Picking up where Supporting Caste left off, Failed States showcases two sides of Propagandhi. On one hand, a band centered around layered harmonies and introspective lyrics, and on the other, a group of anarchists dedicated to resurrecting the sonic souls of Canadian thrash legends like Sacrifice and Razor. Rather than distracting or confusing, this musical/lyrical schizophrenia helps make this record more interesting and enjoyable on several levels.
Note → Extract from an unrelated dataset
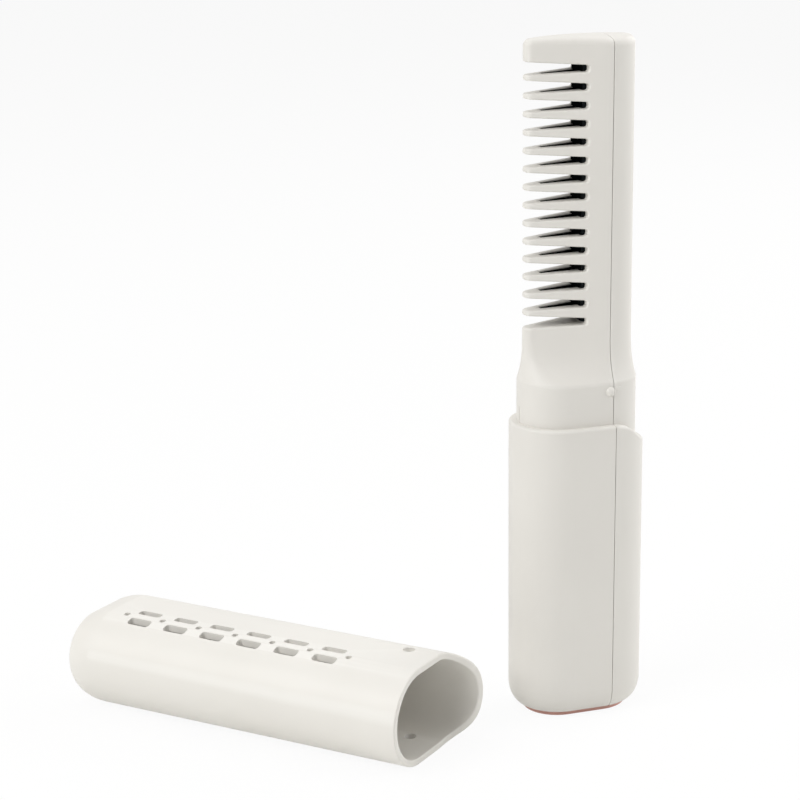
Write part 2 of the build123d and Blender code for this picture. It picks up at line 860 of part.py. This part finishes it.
def make_heater_wires():
    """Two insulated wires from the board up to the contacts' tabs."""
    wires = []
    start_z = button_z + switch_side / 2 + 2
    for side in (-1, 1):
        low_y, high_y = tab_y(side)
        y = (low_y + high_y) / 2
        tab_x = bar_back_x + film_thickness + electrode_thickness
        if side > 0:
            tab_x = film_back_x - film_thickness - electrode_thickness - 2 * wire_radius
        top_x = tab_x + wire_radius
        low_x = board_face_x + wire_radius
        path = FilletPolyline(
            (low_x, y, start_z),
            (low_x, y, neck_top_z - 12),
            (top_x, y, neck_top_z + 2),
            (top_x, y, bar_low_z + 1.5),
            radius=8.0,
        )
        wires.append(sweep(Plane(origin=path @ 0, z_dir=path % 0) * Circle(wire_radius), path))
    return Compound(children=wires)


# ---------------------------------------------------------------- cap
def vent_cutters():
    """Slots in two rows and a row of small holes between them, on both flanks."""
    cutters = []
    reach = handle_width
    dot_x = (vent_row_front_x + vent_row_back_x) / 2
    for step in range(vent_count):
        z = rim_z + vent_start + step * vent_pitch
        for x in (vent_row_front_x, vent_row_back_x):
            slot = RectangleRounded(vent_width, vent_length, vent_corner)
            cutters.append(extrude(Plane.XZ * Pos(x, z) * slot, reach, both=True))
    for step in range(vent_count + 1):
        z = rim_z + vent_start + (step - 0.5) * vent_pitch
        cutters.append(rod_y(vent_dot_radius, reach, dot_x, z))
    return cutters


def skin_depth(point):
    """How far a point lies inside the handle's outer skin."""
    beyond = max(abs(point.X) - handle_centre, 0)
    return handle_radius - hypot(beyond, point.Y)


def mouth_edges(cap):
    """The outer and inner edge around the mouth of the cap, where it sits on the comb."""
    low_z = rim_z - rim_dip - 1
    edges = []
    for edge in cap.edges():
        middle = edge.position_at(0.5)
        depth = skin_depth(middle)
        on_skin = min(abs(depth), abs(depth - cap_wall)) < 0.05
        if on_skin and low_z < middle.Z < rim_z + 1:
            edges.append(edge)
    return edges


def make_cap():
    """The cap, drawn where it sits on the comb and then laid on its flank."""
    low_z = rim_z - 2 * rim_dip
    outside = domed_pill(0, low_z, cap_top_z, cap_round_length, cap_round_inset)
    inside = domed_pill(
        cap_wall, low_z, cap_top_z - cap_end_wall, cap_inner_round_length, cap_inner_round_inset
    )
    cap = outside - inside - below_rim(cap_seat_gap)
    cap = fillet(mouth_edges(cap), cap_mouth_round)
    for cutter in vent_cutters():
        cap -= cutter
    cap -= rod_y(nub_radius + fit_gap, handle_width, seam_at(nub_z) - nub_offset, nub_z)
    turn = radians(cap_lie_angle)
    lying = Plane(
        origin=(cap_mouth_x, cap_mouth_y, handle_radius),
        x_dir=(cos(turn), sin(turn), 0),
        z_dir=(-sin(turn), cos(turn), 0),
    )
    return lying.location * Pos(0, 0, -rim_z) * cap


# ---------------------------------------------------------------- the whole part
def make_parts():
    """Every named piece of the comb."""
    front_shell, back_shell = make_shells()
    return {
        "front_shell": front_shell,
        "back_shell": back_shell,
        "base_cap": make_base_cap(),
        "base_screws": make_base_screws(),
        "battery_holder": make_holder(),
        "battery_cell": make_cell(),
        "battery_tabs": make_tabs(),
        "battery_pad": make_pad(),
        "main_board": make_board(),
        "board_screws": make_board_screws(),
        "board_parts": make_board_parts(),
        "status_leds": make_status_leds(),
        "tact_switch": make_tact_switch(),
        "switch_plunger": make_plunger(),
        "power_button": make_power_button(),
        "light_ring": make_light_ring(),
        "charge_port": make_charge_port(),
        "heating_comb": make_heating_comb(),
        "ptc_blocks": make_ptc_blocks(),
        "front_electrode": make_electrode(-1),
        "back_electrode": make_electrode(1),
        "insulating_film": make_film(),
        "clamp_strip": make_clamp(),
        "heater_carrier": make_carrier(),
        "heater_screws": make_heater_screws(),
        "temperature_sensor": make_sensor(),
        "thermal_fuse": make_thermal_fuse(),
        "heater_wires": make_heater_wires(),
        "cap": make_cap(),
    }


os.makedirs("parts", exist_ok=True)
for name, shape in make_parts().items():
    export_step(shape, f"parts/{name}.step")
    print(name, "volume", round(shape.volume, 1), "mm3")
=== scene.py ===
# %% [markdown]
# # A cordless hot comb and its cap
# The comb stands on its base beside the protective cap that has been pulled off it. Its shape comes from a
# CAD model, which is loaded as a fixed frame. This notebook gives every piece its finish, sets up a soft
# white studio and places the camera. Blender works in metres, and the factor MM turns a size in millimetres
# to metres. Only the camera's lens and sensor are given to Blender in millimetres.

# %% Load the frame
from math import radians

import bpy
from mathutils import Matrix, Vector

MM = 0.001
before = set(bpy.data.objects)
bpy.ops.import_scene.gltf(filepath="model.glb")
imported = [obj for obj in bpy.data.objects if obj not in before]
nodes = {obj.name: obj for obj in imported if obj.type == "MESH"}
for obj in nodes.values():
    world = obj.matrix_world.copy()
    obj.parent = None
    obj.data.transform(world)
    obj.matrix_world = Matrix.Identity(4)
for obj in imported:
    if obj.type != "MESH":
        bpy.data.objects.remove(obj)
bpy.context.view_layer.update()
scene = bpy.context.scene
print("pieces in the frame:", len(nodes))

# %% [markdown]
# # From a hex value to linear light
# Colours are picked as sRGB hex values, the way a paint or plastic supplier lists them, but a shader needs
# linear light. The sRGB curve is straight in the darkest tones and a power above them. One function takes
# both stretches back, channel by channel, so that no colour has to be turned by hand.


# %% Hex to linear
def linear(hex_colour):
    """An sRGB hex value such as E6E2DC as linear red, green, blue and alpha."""
    channels = [int(hex_colour[i:i + 2], 16) / 255 for i in (0, 2, 4)]
    bent = [c / 12.92 if c <= 0.04045 else ((c + 0.055) / 1.055) ** 2.4 for c in channels]
    return (*bent, 1.0)


print("warm white in linear light:", [round(c, 3) for c in linear("E6E2DC")[:3]])

# %% [markdown]
# # One helper for every node
# A material is a small network of nodes. One function adds a node, fills in its settings and plugs in what
# feeds it, so that a material reads as a list of its ingredients. A second one starts a material: it gives
# back the shader at the end of the network and the piece's own coordinates in metres. A pattern that uses
# these keeps its real size and stays on the piece when the piece moves. A Mix node has separate sockets
# for numbers, vectors and colours, and those that a mix of two colours needs are numbered below.

# %% Node helpers
MIX_FACTOR = 0
MIX_FIRST = 6
MIX_SECOND = 7
MIX_RESULT = 2


def add_node(tree, kind, settings=(), links=()):
    """Add a shader node: settings pair a name with its value, and links pair a socket with its source."""
    node = tree.nodes.new(kind)
    for name, value in settings:
        if isinstance(name, str) and hasattr(node, name):
            setattr(node, name, value)
        else:
            node.inputs[name].default_value = value
    for name, source in links:
        tree.links.new(source, node.inputs[name])
    return node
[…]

The album opener, "Note to Self," wastes no time confronting the listener with intricate melodies and elaborate guitar work that somehow avoids seeming drawn-out, despite clocking in at almost six-minutes. The group continues to blend genres on tracks like "Failed States" and "Status Update," which aim to balance punk attitude and subject matter with breakneck riffs that reveal their thrash roots. Even on more slightly subdued tracks like "Devil's Creek" and "Lotus Gait", both of which combine inventive musicianship, driving rhythms, and lyrics focused on alienation, confusion, and escape, never get tiresome or over-indulgent. Similarly, the lyrical content of these tracks, shows a somewhat restrained version of the in-your-face approach favoured in early Propagandhi releases. This record often provides a more reflective and inward focus, with lyrics that betray both the cynicism and clarity of someone who has actively tried to make the world a better place, with mixed results, for over 20 years.
Although singer/guitarist Chris Hannah is responsible for the bulk of the vocal duties, bassist Todd Kowalski assumes the role of frontman for songs like "Rattan Cane," "Hadron Collision," and "Dark Matters." With Kowalski at the helm the songs inevitably become faster, more metallic, and the subject-matter becomes darker and grittier, tackling such unpleasant topics as drug addiction, the persecution of punks in Indonesia, and the abuse suffered by sex workers in Winnipeg. These tracks help reassert Propagandhi as fiercely political band hell-bent on giving voices to the voiceless any way they can.
Bottom Line: For many punk bands getting older simply means mellowing out or trying to recapture lost youth. For Propagandhi it has meant abandoning the skate-punk roots of old in favour of becoming a harder, heavier, and all-around better band. Many say that Propagandhi is the best band in punk today, and Failed States will do nothing but help strengthen that argument.